Quality does not arrive fully formed at the end. It is built in small checks. Before drywall, review framing, plumbing, and electrical against the plan. Confirm backing for grab bars, towel bars, and barn door tracks. Check that recessed lights clear truss chords and are spaced as drawn.

During tile, look at layout before setting begins. Where will cuts land, and what is the focal wall? A half-tile at eye level can be avoided with a minor shift. Ensure shower pans have proper slope and that waterproofing is continuous. Ask which system is used and where seams are. It is not intrusive to ask for photos of waterproofing before tile, especially in showers.

At cabinet install, check reveals and alignment. Drawers should glide smoothly and not rub.

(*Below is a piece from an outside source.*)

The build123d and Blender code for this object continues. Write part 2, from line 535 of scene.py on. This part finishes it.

Doors should have even gaps. If something feels off, say so now. It is faster to adjust before counters are on.

Painting deserves its own pass. Look at walls in raking light, and flag drips or rough patches with painter’s tape. Professional crews expect and welcome punch lists. The goal is a crisp finish, not a rushed one.

Prepare for the finish line and move-in

As the project nears completion, patience gets thin. Do not rush the last five percent. Caulk and paint touch-ups, final plumbing trims, and glass installs add the polish that separates a good job from a great one. Schedule professional cleaning after the bulk of work finishes but before you move everything back. Fine dust hides in cabinet boxes and air registers.

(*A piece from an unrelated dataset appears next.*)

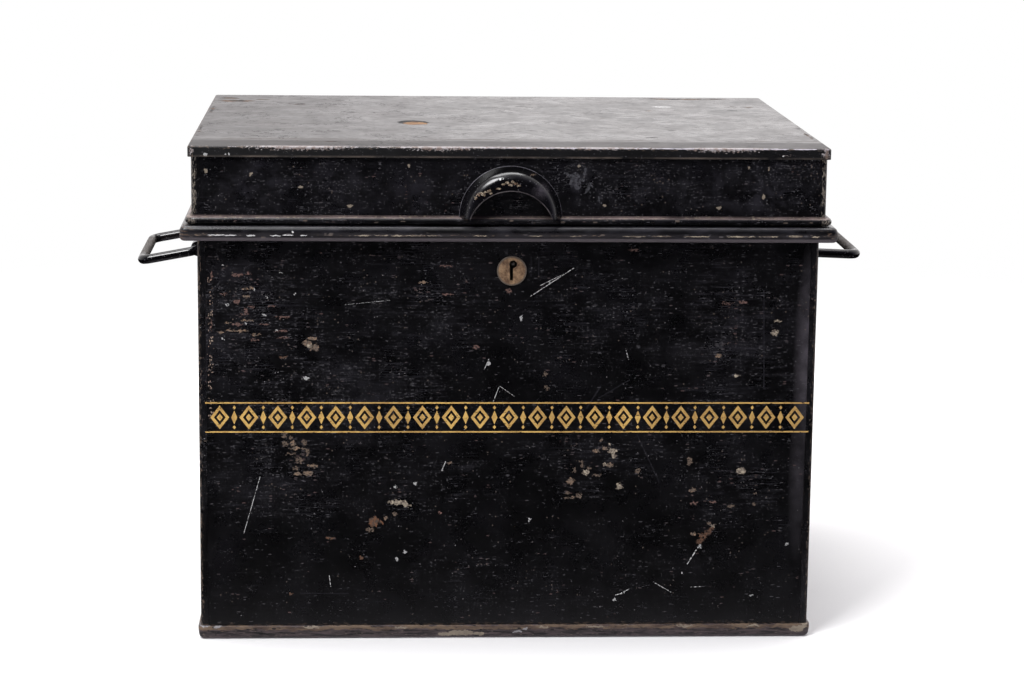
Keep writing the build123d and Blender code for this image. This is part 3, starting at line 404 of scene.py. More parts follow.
# ================================================================ other sheets of the body
def wall_look(name, shift, across):
    """An end or the back: rubbed all over, worn along its corners and foot."""
    look = japan(name, shift)
    patches = look.step(look.noise(85 * MM, 3, 0.5, shift=shift + 2), 0.34, 0.66)
    clouds = look.step(look.noise(24 * MM, 5, 0.66, (1.6, 1.6, 0.8), shift + 3), 0.46, 0.76)
    look.lay(look.times(clouds, patches, 0.34), HAZE, 0.5)
    speckle(look, look.math("MULTIPLY", patches, 0.46), shift, across)
    ragged = look.step(look.noise(45 * MM, 2, shift=shift + 9), 0.60, 0.74)
    chips = look.flakes(look.math("MULTIPLY", ragged, 0.60), 2.2 * MM, (1.3, 1.3, 0.8), shift + 31)
    look.lay(look.times(chips, 0.9), look.mix(look.step(look.noise(4 * MM), 0.4, 0.6), BROWN, TAN), 0.6, -1.0)
    in_x = look.math("SUBTRACT", half_width, look.math("ABSOLUTE", look.x))
    in_y = look.math("SUBTRACT", half_depth, look.math("ABSOLUTE", look.y))
    corner = look.math("SUBTRACT", 1.0, look.math("DIVIDE", look.math("MAXIMUM", in_x, in_y), 6 * MM),
                       clamp=True)
    look.lay(look.times(look.flakes(look.math("MULTIPLY", corner, 0.68), 1.4 * MM, (0.7, 0.7, 2.0),
                                    shift + 7, 0.06), 0.8),
             look.mix(look.noise(6 * MM), BROWN, TAN), 0.6, -0.5)
    foot = look.math("SUBTRACT", 1.0, look.math(
        "DIVIDE", look.math("SUBTRACT", look.z, rim_high.z), 8 * MM), clamp=True)
    look.lay(look.flakes(look.math("MULTIPLY", foot, 0.6), 1.6 * MM, (2.5, 2.5, 0.7), shift + 9),
             BROWN, 0.7)
    return look.done(swell=look.swell(90 * MM, 1.5 * MM, shift=shift + 2))


RIM_TAN_CHIPS = [
    (-30, 3.5, 9, 2.0), (-40, 2.5, 5, 1.5), (-18, 3.2, 4, 1.4), (196, 5.5, 5, 2.5), (201, 9, 2.0, 3.5), (-70, 7.5, 5, 0.8),
    (60, 7.6, 7, 0.7), (120, 8.0, 6, 0.7), (-130, 7.8, 6, 0.7), (25, 7.4, 4, 0.7), (166, 7.8, 5, 0.7),
]
RIM_GREY_CHIPS = [(-202, 12, 1.6, 4), (-198, 9.5, 2.4, 1.0), (-192, 8.6, 2.5, 0.9), (8, 4, 3.5, 1.0), (13, 6.5, 2.0, 0.8)]


def rim_look():
    """The bottom pan: its folded edge is worn to brown, and rubbed grey where it stands out."""
    look = japan("japan_rim", 17.0)
    streaked = look.step(look.noise(1.6 * MM, 5, 0.7, (7, 7, 0.7)), 0.36, 0.62)
    look.lay(look.times(streaked, 0.85), (0.092, 0.066, 0.068), 0.5)
    wander = look.math("MULTIPLY_ADD", look.noise(14 * MM, 3, 0.6, shift=3.0), 5.0 * MM, -2.5 * MM)
    upper = look.near(look.math("ADD", look.z, wander), rim_high.z - 1.2 * MM, 3.6 * MM)
    brown = look.mix(look.step(look.noise(5 * MM, 4, 0.6, (3, 3, 1)), 0.38, 0.62), (0.072, 0.044, 0.032),
                     (0.165, 0.112, 0.072))
    look.lay(look.times(look.flakes(look.math("MULTIPLY", upper, 1.1), 1.5 * MM, (3.6, 3.6, 0.7), 5.0, 0.14), 0.9),
             brown, 0.6, -0.4)
    look.lay(look.times(look.dots(0.45, 1.4 * MM, 0.5 * MM, (2.4, 2.4, 1), 29.0), 0.7),
             look.mix(look.noise(5 * MM), GREY, TAN), 0.5)
    look.lay(look.times(look.dots(0.34, 1.8 * MM, 0.7 * MM, (2.4, 2.4, 0.8), 30.0), 0.9), BLACK, 0.4)
    ragged = look.shaken(3 * MM, 1.1 * MM, 7.0)
    look.lay(look.times(look.chips(RIM_TAN_CHIPS, ragged), 0.9), look.mix(look.noise(3 * MM), TAUPE, CREAM), 0.6, -0.8)
    look.lay(look.times(look.chips(RIM_GREY_CHIPS, ragged), 0.9), TIN, 0.45, -0.5)
    return look.done()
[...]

Walk the project with your contractor for a formal punch list. Bring blue tape and a calm eye. Note function and finish items. Test every light, outlet, and valve. Run the disposal. Fill the tub an inch, let it sit, and check for drips. Open and close every drawer. Turn on the exhaust fan and feel for airflow. A punch list should include the fix and the responsible party, with dates attached.

Gather your documents. You should receive appliance manuals, warranty information, paint color codes, and care instructions for surfaces. For quartz or natural stone, note the approved cleaners. For engineered floors, understand humidity ranges. For grout, ask about sealing requirements and timing.

Aftercare: protect your investment

New finishes need gentle treatment at first. Avoid harsh cleaners on quartz and tile for the first few weeks. Use pH-neutral cleaners going forward. Place felt pads under chair legs to protect new floors. Hang soft-close dampers if cabinet doors thwack when kids rush breakfast.

Schedule a 30-day and a one-year check. Houses settle and seasonal movement shows hairline cracks at corners or along trim. A quick touch-up visit keeps everything looking fresh. We often advise clients to wait a full season before deciding on any additional caulking at crown or base, since materials expand and contract with temperature and humidity.

Keep a maintenance calendar. Flush water heaters annually if you have hard water and no softener. Replace HVAC filters monthly during heavy use, especially after construction dust. Re-seal natural stone according to manufacturer guidance, typically every one to three years. Small habits protect thousands of dollars in finishes.

When to phase a remodel and when to go all-in

Budget, living arrangements, and scope may push you toward phasing. Doing a kitchen one year and baths the next can make sense. The trade-off is repeated disruption, multiple mobilizations, and potentially higher cost per phase. If you have one shot to escape the chaos, combining scopes often yields better pricing and a shorter combined timeline.

Phasing within a space is possible too. For example, you can renovate a hall bath while leaving the primary untouched to maintain a working shower. Or you can install new flooring across a home while leaving baseboards as-is, then return later to replace trim. The risk is finish mismatch or small damage during future phases. If you phase, document materials thoroughly so future work can match.

The Phoenix Home Remodeling approach in practice

Our team’s process reflects lessons learned across years and many homes. We start with goals, constraints, and an honest budget discussion. We push for early selections on items with long lead times. We create a realistic schedule that acknowledges inspections and dependencies. We keep job sites tidy, protect the parts of your home we are not touching, and communicate weekly without hiding the messy parts.

A few examples stand out. On a recent Arcadia kitchen, the homeowners wanted to shift the range to an exterior wall for a stronger vent. Early coordination found a truss conflict. Instead of abandoning the plan during framing, we involved an engineer before demo, sized a compact LVL solution, and pre-ordered the hood. The result: a clean exterior vent, a two-day structural install, and zero schedule slip.

In a North Phoenix primary bath, a client requested a full-height niche spanning eight feet. Beautiful on Pinterest, problematic in real showers. We adjusted to two aligned niches with a vertical accent, added in-wall blocking for future grab bars, and used a single-slab bench to reduce grout maintenance. The bath kept its visual punch and gained function and durability.

A focused pre-construction checklist you can use

    Finalize scope boundaries: must-haves, nice-to-haves, and what is out of scope. Confirm budget with a 10 to 20 percent contingency and allocate splurge versus save targets. Lock in long-lead selections: cabinets, counters, plumbing, tile, and primary lighting. Approvals in motion: permits submitted, HOA documents filed, inspector expectations known. Home prep: pack rooms, set up a temporary kitchen or bath plan, arrange pet and kid safety, and define a communication rhythm with your contractor.

The payoff for careful preparation

Remodels strain routines, but the reward is daily comfort. Mornings flow better when lighting, layout, and storage suit your life. Evenings feel calmer when a bath is quiet and cleanable, not a puzzle of awkward corners. The time you invest upfront, from honest budgeting to precise selections, determines how many decisions you will face under pressure later. When you prepare well, the construction phase becomes execution, not improvisation.

Phoenix Home Remodeling believes the best projects are partnerships. Bring your goals and your lived experience of the home. We bring design, technical know-how, and a steady hand through the noisy middle. Together, we can turn a stressful idea into a well-run process and a space you are proud to live in.